Hope this helps, we would buy one again once we retire this one someday.
3rd Feb 2011, 11:14
That's interesting about the ball joints especially, because in the late '90s and early 2000's there was a spate of vehicles with bad ball joints --- Chevy Blazer, GMC Jimmy, Dodge Durango, Dodge Dakota. Of course a car company designs the vehicles and then farms out the production of the component parts to contractors, and then the shipped parts are assembled into a car. I recently read a book called "Comeback" that was written in the early '90s, and was supposedly documenting the "comeback" of the American auto industry. The book was actually timeless, because it discussed the very same problems that American auto companies continued to have up to the present. Apparently, ever since the '70s, the American auto companies find that they are getting trounced by the Japanese in product quality and business management, so they spend several years catching up until they are finally turning out products as good as the Japanese for a few years, but then they stagnate and have to do it all over again, rather than continuing to make constant improvements to stay current.

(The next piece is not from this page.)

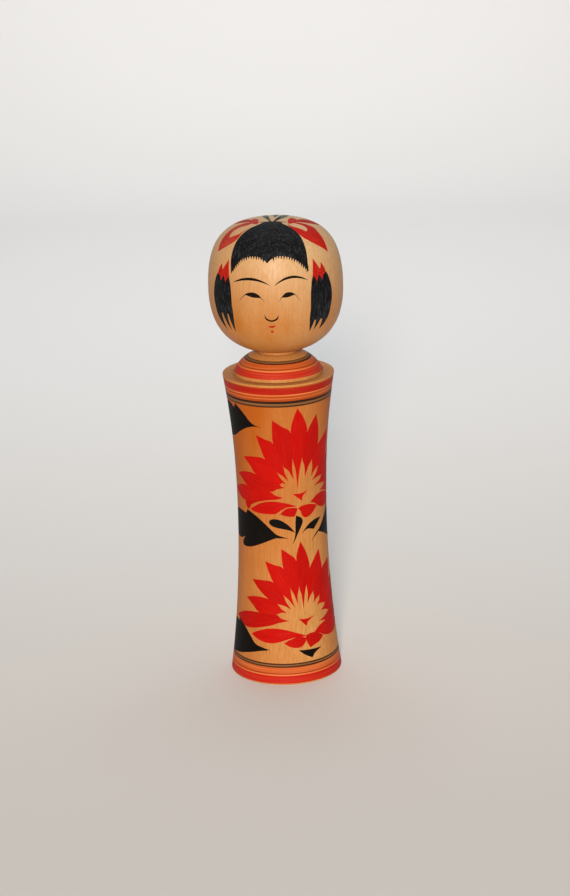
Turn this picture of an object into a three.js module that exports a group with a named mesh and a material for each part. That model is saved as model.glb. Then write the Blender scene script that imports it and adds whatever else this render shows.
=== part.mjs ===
// A turned wooden kokeshi doll in two pieces, body and head, in millimetres with +Z up.
// It stands on the plane z = 0, centred on the Z axis, and its face looks along -Y.
// The head has a turned neck below it that ends in a bulb. The bulb is pressed hot into an undercut
// socket in the body, so the head can be turned round and round by hand but can't be pulled off.
import * as THREE from "three";

// Driving dimensions
const HEIGHT = 240;
const BASE_RADIUS = 29;
const WAIST_RADIUS = 23;
const WAIST_HEIGHT = 86;
const SHOULDER_RADIUS = 28.4;
const SHOULDER_HEIGHT = 160.5;
const COLLAR_HEIGHT = 171.4; // top of the low dome that the head stands on
const HEAD_RADIUS = 34;
const HEAD_WIDEST_HEIGHT = 205.4;
const PLAY = 0.3; // clear space between head and body, all round

// Foot: a flat ring to stand on, round a shallow recess
const FOOT_CHAMFER = 0.5;
const RECESS_RADIUS = 20;
const RECESS_DEPTH = 1;

// Side of the body: how far each stretch keeps the direction that it starts in
const BASE_RUN = 25.2;
const BASE_LEAN = 0.153; // inward per unit of height
const WAIST_RUN_DOWN = 24.5;
const WAIST_RUN_UP = 34.9;
const SHOULDER_RUN = 20.9;
const SHOULDER_LEAN = 0.152; // outward per unit of height

// Shoulder rim, the fine groove inside it, and the dome that rises from the groove
const SHOULDER_ROUND = 0.9;
const RIM_RISE = 0.5;
const DOME_RADIUS = 22.7;
const GROOVE_WIDTH = 0.6;
const GROOVE_DEPTH = 0.5;
const DOME_STEP = 0.8; // upright edge at the foot of the dome
const DOME_BULGE = 3; // how far the dome's control point stands off its chord
const COLLAR_RADIUS = 11.4;

// Neck, bulb and socket
const NECK_RADIUS = 10.6;
const TENON_RADIUS = 6.2;
const TENON_LENGTH = 7;
const BULB_RADIUS = 7.4;
const BULB_LENGTH = 9;

// Head
const CHIN_RADIUS = 11;
const CHIN_HEIGHT = 173.2;
const CHIN_RUN = 14.1;
const CHIN_ANGLE = THREE.MathUtils.degToRad(13.9);
const CHEEK_RUN = 20.1; // straight run below the widest ring
const TEMPLE_RUN = 25.5; // and above it
const CROWN_RUN = 25.2; // flat run outward from the top

// How finely the surfaces are faceted
const TURN_STEPS = 48;
const LONG_STEPS = 8;
const SHORT_STEPS = 5;

const point = (radius, height) => new THREE.Vector2(radius, height);

// A smooth stretch of profile between two points, with its two control points.
function sweep(start, startControl, endControl, end, steps) {
  return new THREE.CubicBezierCurve(start, startControl, endControl, end).getPoints(steps);
}

// A profile is a run of points and stretches, from the axis round to the axis again.
function turned(name, stretches, material) {
  const outline = stretches.flat().filter((p, i, all) => i === 0 || p.distanceTo(all[i - 1]) > 1e-6);
  const shape = new THREE.LatheGeometry(outline, TURN_STEPS);
  shape.rotateX(Math.PI / 2); // the lathe's axis is Y, and the doll stands along Z
  const mesh = new THREE.Mesh(shape, material);
  mesh.name = name;
  return mesh;
}

// The foot, from the middle of the recess to the top of the chamfer.
function foot() {
  return [
    point(0, RECESS_DEPTH),
    point(RECESS_RADIUS - RECESS_DEPTH, RECESS_DEPTH),
    point(RECESS_RADIUS, 0),
    point(BASE_RADIUS - FOOT_CHAMFER, 0),
  ];
}

// The side of the body: in from the foot to the waist, then out to the shoulder.
function side() {
  const waist = point(WAIST_RADIUS, WAIST_HEIGHT);
  const base = point(BASE_RADIUS, FOOT_CHAMFER);
  const shoulder = point(SHOULDER_RADIUS, SHOULDER_HEIGHT);
  return [
    sweep(
      base,
      point(BASE_RADIUS - BASE_LEAN * BASE_RUN, BASE_RUN),
      point(WAIST_RADIUS, WAIST_HEIGHT - WAIST_RUN_DOWN),
      waist,
      LONG_STEPS,
    ),
    sweep(
      waist,
      point(WAIST_RADIUS, WAIST_HEIGHT + WAIST_RUN_UP),
      point(SHOULDER_RADIUS - SHOULDER_LEAN * SHOULDER_RUN, SHOULDER_HEIGHT - SHOULDER_RUN),
      shoulder,
      LONG_STEPS,
    ),
  ].flat();
}

// The rim of the shoulder, the groove, and the dome up to the mouth of the socket.
function shoulder() {
  const rimHeight = SHOULDER_HEIGHT + RIM_RISE;
  const groove = DOME_RADIUS + GROOVE_WIDTH;
  const domeFoot = point(DOME_RADIUS, rimHeight + DOME_STEP);
  const collar = point(COLLAR_RADIUS, COLLAR_HEIGHT);
  const across = new THREE.Vector2().subVectors(domeFoot, collar).normalize();
  const crown = domeFoot.clone().lerp(collar, 0.5);
  crown.add(point(-across.y, across.x).multiplyScalar(DOME_BULGE));
  return [
    point(SHOULDER_RADIUS - SHOULDER_ROUND * 0.3, SHOULDER_HEIGHT + RIM_RISE * 0.6),
    point(SHOULDER_RADIUS - SHOULDER_ROUND, SHOULDER_HEIGHT + RIM_RISE * 0.8),
    point(groove, rimHeight),
    point(groove, rimHeight - GROOVE_DEPTH),
    point(DOME_RADIUS, rimHeight - GROOVE_DEPTH),
    new THREE.QuadraticBezierCurve(domeFoot, crown, collar).getPoints(SHORT_STEPS),
  ].flat();
}

// The neck below the head's chin, or the socket that fits round it when play is added:
// a straight tenon, then the wider bulb with its round end on the axis.
function tenon(topHeight, play) {
  const straight = point(TENON_RADIUS + play, topHeight - TENON_LENGTH);
  const widest = point(BULB_RADIUS + play, straight.y - BULB_LENGTH * 0.4);
  const tip = point(0, straight.y - BULB_LENGTH);
  return [
    point(TENON_RADIUS + play, topHeight),
    straight,
    sweep(
      widest,
      point(widest.x, widest.y - BULB_LENGTH * 0.4),
      point(TENON_RADIUS, tip.y),
      tip,
      SHORT_STEPS,
    ),
  ].flat();
}

const bodyWood = new THREE.MeshStandardMaterial({ color: 0xd0883f, roughness: 0.4, metalness: 0 });
const headWood = new THREE.MeshStandardMaterial({ color: 0xd8955a, roughness: 0.4, metalness: 0 });

const socket = tenon(COLLAR_HEIGHT, PLAY);
const body = turned("body", [foot(), side(), shoulder(), socket], bodyWood);

// The head is drawn downwards from its crown and then turned round, so that its faces point out.
const neckHeight = COLLAR_HEIGHT + PLAY;
const headOutline = [
  sweep(
    point(0, HEIGHT),
    point(CROWN_RUN, HEIGHT),
    point(HEAD_RADIUS, HEAD_WIDEST_HEIGHT + TEMPLE_RUN),
    point(HEAD_RADIUS, HEAD_WIDEST_HEIGHT),
    LONG_STEPS,
  ),
  sweep(
    point(HEAD_RADIUS, HEAD_WIDEST_HEIGHT),
    point(HEAD_RADIUS, HEAD_WIDEST_HEIGHT - CHEEK_RUN),
    point(
      CHIN_RADIUS + CHIN_RUN * Math.cos(CHIN_ANGLE),
      CHIN_HEIGHT + CHIN_RUN * Math.sin(CHIN_ANGLE),
    ),
    point(CHIN_RADIUS, CHIN_HEIGHT),
    LONG_STEPS,
  ),
  point(NECK_RADIUS, CHIN_HEIGHT),
  point(NECK_RADIUS, neckHeight),
  tenon(neckHeight, 0),
].flat();
const head = turned("head", [headOutline.reverse()], headWood);

const doll = new THREE.Group();
doll.add(body, head);

export default doll;
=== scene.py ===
"""A turned and painted kokeshi doll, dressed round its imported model.

The doll is two turned pieces of waxed dogwood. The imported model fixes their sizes, and this script
turns each one again with a fine surface, then lays every painted band, petal, leaf and lock on it as
a thin closed film of dye or ink. All lengths in the classes are millimetres; meshes are in metres.
"""

from __future__ import annotations

import logging
import math
from dataclasses import dataclass, field, replace
from enum import Enum
from typing import Any, Sequence

import bpy
import numpy as np
from mathutils import Matrix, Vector
from numpy.typing import NDArray

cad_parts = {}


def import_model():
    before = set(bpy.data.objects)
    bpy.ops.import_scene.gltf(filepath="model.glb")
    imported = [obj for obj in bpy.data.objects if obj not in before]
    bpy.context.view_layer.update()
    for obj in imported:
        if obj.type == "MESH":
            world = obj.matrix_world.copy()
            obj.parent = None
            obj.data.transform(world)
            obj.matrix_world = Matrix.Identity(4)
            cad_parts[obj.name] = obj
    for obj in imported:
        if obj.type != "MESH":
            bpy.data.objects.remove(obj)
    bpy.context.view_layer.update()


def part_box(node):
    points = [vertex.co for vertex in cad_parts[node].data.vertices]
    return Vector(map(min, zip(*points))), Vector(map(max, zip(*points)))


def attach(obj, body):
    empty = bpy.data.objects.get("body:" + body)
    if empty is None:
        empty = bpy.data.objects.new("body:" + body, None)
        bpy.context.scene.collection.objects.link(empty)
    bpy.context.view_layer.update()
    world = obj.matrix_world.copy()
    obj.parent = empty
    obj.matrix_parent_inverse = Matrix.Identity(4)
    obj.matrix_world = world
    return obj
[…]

What caught my eye about the ball joints is that in the book, it was discussed how GM was accepting batches of parts made by contractors in which only 60% met specifications. Rather than reject the parts as being too low quality and demand improvement from the contractors, and thereby delay production and sales, they used the whole batch of parts, figuring they would just fix it in warranty work. The dealers had no incentive to complain, because they made the majority of their money on warranty reimbursements, so why should even the dealers demand a better product?
Worn out ball joints at only 39,000 miles is absolutely unacceptable for normal wear and tear. No way to justify that one whatsoever, and there is no routine maintenance remedy for it. By 39,000 miles, you wouldn't even have been expected to grease them while following a standard maintenance schedule, perhaps not even the "severe use" maintenance schedule.